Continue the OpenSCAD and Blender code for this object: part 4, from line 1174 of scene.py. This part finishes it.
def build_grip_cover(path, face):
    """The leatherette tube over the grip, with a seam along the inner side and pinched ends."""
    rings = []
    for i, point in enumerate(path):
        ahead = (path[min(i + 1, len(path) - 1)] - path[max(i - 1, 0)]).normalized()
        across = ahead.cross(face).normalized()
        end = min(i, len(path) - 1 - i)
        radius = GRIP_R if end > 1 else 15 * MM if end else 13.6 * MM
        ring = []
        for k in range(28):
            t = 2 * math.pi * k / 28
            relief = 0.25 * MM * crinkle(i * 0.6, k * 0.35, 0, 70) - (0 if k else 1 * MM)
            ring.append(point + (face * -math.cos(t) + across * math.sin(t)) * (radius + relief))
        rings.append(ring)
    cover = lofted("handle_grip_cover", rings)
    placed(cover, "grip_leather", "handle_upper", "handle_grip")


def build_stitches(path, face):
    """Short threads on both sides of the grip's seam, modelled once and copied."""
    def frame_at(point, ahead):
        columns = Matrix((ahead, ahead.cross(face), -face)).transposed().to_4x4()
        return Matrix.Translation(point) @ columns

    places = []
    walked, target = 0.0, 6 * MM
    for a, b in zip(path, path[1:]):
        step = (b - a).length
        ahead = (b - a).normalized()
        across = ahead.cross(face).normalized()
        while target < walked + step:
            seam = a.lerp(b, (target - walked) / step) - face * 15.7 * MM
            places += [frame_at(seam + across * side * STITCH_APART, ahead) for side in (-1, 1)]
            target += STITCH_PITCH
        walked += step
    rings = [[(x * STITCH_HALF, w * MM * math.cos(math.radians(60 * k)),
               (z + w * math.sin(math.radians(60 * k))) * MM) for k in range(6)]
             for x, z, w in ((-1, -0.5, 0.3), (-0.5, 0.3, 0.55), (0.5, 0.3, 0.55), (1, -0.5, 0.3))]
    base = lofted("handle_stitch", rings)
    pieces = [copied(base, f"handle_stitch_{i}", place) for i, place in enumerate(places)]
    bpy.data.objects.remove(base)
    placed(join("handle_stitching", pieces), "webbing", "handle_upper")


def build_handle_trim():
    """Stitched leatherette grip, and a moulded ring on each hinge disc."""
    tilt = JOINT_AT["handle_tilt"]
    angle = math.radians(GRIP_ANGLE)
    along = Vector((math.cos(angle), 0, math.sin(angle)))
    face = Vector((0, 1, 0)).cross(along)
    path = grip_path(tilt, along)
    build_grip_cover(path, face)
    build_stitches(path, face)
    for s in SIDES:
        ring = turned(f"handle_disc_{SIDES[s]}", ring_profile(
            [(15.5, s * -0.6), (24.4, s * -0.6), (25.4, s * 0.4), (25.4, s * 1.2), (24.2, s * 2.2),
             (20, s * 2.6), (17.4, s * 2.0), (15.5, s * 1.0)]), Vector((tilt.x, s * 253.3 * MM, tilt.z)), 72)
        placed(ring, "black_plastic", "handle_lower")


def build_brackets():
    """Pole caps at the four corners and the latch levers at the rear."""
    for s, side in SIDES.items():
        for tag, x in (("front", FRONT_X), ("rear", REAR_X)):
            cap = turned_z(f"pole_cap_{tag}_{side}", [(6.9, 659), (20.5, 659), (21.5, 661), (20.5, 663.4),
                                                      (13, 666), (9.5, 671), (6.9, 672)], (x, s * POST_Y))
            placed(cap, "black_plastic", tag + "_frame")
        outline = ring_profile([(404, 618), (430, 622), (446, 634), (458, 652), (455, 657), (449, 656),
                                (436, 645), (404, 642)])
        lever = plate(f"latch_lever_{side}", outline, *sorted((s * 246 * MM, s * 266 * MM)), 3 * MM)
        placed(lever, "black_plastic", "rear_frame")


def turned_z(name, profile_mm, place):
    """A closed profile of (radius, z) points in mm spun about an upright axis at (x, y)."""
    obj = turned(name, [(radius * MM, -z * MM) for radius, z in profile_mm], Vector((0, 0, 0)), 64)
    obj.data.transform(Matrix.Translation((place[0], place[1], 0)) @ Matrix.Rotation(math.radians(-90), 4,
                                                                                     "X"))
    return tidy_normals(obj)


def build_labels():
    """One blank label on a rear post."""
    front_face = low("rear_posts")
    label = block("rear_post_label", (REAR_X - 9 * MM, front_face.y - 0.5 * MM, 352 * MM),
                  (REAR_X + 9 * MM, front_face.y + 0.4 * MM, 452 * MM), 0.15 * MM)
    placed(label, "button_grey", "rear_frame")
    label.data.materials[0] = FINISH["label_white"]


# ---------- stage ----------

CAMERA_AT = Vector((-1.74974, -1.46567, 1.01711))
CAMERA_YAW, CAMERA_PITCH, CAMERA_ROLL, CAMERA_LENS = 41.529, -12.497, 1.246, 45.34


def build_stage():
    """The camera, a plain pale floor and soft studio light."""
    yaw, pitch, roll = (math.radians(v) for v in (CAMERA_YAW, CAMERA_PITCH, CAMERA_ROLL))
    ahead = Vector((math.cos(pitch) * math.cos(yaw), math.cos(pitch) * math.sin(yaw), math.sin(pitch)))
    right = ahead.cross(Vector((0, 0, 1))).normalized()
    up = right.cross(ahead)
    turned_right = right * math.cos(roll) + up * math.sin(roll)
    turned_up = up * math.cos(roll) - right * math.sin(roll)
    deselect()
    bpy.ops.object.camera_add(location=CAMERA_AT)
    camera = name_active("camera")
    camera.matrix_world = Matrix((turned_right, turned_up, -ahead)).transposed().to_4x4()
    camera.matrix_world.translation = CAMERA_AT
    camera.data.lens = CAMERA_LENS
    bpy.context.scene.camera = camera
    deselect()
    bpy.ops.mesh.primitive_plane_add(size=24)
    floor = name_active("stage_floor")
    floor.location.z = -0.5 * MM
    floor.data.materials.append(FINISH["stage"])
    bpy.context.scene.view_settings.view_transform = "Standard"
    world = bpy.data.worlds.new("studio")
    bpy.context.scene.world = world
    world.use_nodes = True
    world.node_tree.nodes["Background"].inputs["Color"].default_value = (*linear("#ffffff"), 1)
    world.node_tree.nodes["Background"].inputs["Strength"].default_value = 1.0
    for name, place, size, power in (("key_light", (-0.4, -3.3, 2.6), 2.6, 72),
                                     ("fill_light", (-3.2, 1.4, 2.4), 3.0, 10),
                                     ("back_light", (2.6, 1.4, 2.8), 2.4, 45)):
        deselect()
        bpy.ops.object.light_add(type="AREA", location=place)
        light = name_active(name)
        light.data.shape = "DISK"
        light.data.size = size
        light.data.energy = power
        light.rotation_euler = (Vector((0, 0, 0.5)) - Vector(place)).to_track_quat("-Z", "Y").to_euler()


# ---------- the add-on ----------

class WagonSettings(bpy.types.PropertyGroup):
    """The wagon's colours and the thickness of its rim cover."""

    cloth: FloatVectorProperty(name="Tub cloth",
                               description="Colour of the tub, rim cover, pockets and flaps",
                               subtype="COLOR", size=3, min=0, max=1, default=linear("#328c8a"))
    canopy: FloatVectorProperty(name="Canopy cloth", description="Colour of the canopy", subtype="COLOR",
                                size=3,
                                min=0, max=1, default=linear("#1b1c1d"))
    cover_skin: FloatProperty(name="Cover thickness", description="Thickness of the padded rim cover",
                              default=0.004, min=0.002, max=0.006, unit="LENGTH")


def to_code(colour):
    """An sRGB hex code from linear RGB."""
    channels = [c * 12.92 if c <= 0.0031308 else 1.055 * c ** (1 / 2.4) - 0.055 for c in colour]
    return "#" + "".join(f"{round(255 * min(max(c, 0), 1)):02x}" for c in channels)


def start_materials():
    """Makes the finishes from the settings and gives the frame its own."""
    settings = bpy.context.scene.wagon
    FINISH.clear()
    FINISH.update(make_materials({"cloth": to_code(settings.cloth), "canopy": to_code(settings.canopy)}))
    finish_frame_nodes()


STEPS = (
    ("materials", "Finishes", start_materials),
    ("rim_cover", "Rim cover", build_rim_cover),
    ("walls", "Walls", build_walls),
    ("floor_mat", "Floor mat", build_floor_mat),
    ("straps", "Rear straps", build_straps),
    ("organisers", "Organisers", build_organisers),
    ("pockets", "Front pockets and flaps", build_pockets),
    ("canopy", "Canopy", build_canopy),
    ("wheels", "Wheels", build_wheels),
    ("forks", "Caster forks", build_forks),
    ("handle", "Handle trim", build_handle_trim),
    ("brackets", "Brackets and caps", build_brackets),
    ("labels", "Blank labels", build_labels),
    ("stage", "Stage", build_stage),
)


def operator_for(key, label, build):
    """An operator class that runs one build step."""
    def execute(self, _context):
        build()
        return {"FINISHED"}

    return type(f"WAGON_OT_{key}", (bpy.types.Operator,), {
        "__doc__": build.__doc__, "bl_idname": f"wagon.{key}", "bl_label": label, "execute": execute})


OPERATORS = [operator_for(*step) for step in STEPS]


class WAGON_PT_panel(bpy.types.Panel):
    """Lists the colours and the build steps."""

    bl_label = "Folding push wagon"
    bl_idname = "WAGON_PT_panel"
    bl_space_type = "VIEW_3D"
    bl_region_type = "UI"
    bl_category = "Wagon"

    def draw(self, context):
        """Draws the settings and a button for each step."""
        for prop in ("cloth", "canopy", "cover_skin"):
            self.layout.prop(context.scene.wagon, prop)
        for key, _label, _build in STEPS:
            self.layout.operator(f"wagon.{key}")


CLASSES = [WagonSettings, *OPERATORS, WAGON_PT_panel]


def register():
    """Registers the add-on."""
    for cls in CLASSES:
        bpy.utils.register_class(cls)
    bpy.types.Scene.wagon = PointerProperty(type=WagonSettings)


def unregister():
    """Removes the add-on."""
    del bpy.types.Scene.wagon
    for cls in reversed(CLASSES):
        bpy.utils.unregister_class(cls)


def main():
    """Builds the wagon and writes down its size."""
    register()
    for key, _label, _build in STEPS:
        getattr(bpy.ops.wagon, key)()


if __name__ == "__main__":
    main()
_ _ _ _ _
(EXERCISE GOAL) Quote exactly the first line of the data and every line after it through the one holding "return Matrix.Translation(point) @".

(OUTPUT FOR THIS EXERCISE)
Continue the OpenSCAD and Blender code for this object: part 4, from line 1174 of scene.py. This part finishes it.
def build_grip_cover(path, face):
    """The leatherette tube over the grip, with a seam along the inner side and pinched ends."""
    rings = []
    for i, point in enumerate(path):
        ahead = (path[min(i + 1, len(path) - 1)] - path[max(i - 1, 0)]).normalized()
        across = ahead.cross(face).normalized()
        end = min(i, len(path) - 1 - i)
        radius = GRIP_R if end > 1 else 15 * MM if end else 13.6 * MM
        ring = []
        for k in range(28):
            t = 2 * math.pi * k / 28
            relief = 0.25 * MM * crinkle(i * 0.6, k * 0.35, 0, 70) - (0 if k else 1 * MM)
            ring.append(point + (face * -math.cos(t) + across * math.sin(t)) * (radius + relief))
        rings.append(ring)
    cover = lofted("handle_grip_cover", rings)
    placed(cover, "grip_leather", "handle_upper", "handle_grip")


def build_stitches(path, face):
    """Short threads on both sides of the grip's seam, modelled once and copied."""
    def frame_at(point, ahead):
        columns = Matrix((ahead, ahead.cross(face), -face)).transposed().to_4x4()
        return Matrix.Translation(point) @ columns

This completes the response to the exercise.